What is being asked
The data below holds the lines to copy: everything from the line containing "Keep writing the" to the line containing "a plain core.", both ends included, set down exactly.

Record set
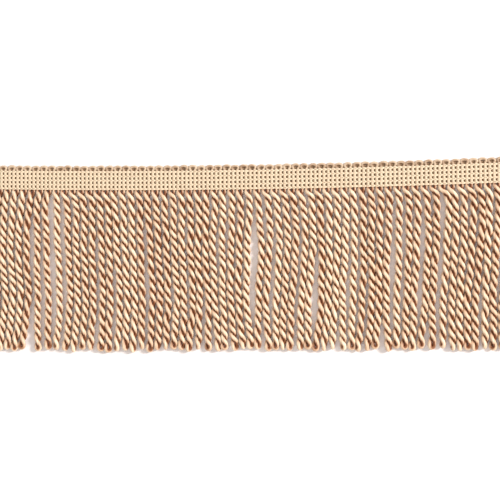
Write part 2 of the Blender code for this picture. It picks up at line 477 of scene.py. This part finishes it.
...
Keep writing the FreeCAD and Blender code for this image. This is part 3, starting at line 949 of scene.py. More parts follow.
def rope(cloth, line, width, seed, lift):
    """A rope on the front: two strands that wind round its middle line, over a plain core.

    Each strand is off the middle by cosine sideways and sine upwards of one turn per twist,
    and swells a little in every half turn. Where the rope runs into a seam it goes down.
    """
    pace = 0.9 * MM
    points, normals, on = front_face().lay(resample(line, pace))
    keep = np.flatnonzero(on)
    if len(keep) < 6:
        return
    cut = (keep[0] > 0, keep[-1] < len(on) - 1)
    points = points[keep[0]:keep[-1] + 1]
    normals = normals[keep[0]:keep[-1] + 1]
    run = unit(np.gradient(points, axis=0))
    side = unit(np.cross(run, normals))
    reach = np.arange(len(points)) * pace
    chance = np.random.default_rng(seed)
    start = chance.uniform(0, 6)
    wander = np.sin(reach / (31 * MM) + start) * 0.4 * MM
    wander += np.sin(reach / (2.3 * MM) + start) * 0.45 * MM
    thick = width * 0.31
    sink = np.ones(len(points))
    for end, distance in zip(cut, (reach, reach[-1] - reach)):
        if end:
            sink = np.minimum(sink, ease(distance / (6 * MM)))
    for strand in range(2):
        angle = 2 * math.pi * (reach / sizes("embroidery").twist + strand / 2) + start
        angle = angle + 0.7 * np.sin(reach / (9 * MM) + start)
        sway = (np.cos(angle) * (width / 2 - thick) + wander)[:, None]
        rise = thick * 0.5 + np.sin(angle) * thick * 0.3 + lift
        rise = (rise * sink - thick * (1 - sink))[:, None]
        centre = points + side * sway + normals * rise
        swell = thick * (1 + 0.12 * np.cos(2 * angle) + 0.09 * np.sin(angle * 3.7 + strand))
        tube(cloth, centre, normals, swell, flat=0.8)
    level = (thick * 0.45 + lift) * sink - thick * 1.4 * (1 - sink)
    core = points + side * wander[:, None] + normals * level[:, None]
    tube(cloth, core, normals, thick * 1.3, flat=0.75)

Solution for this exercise
Keep writing the FreeCAD and Blender code for this image. This is part 3, starting at line 949 of scene.py. More parts follow.
def rope(cloth, line, width, seed, lift):
    """A rope on the front: two strands that wind round its middle line, over a plain core.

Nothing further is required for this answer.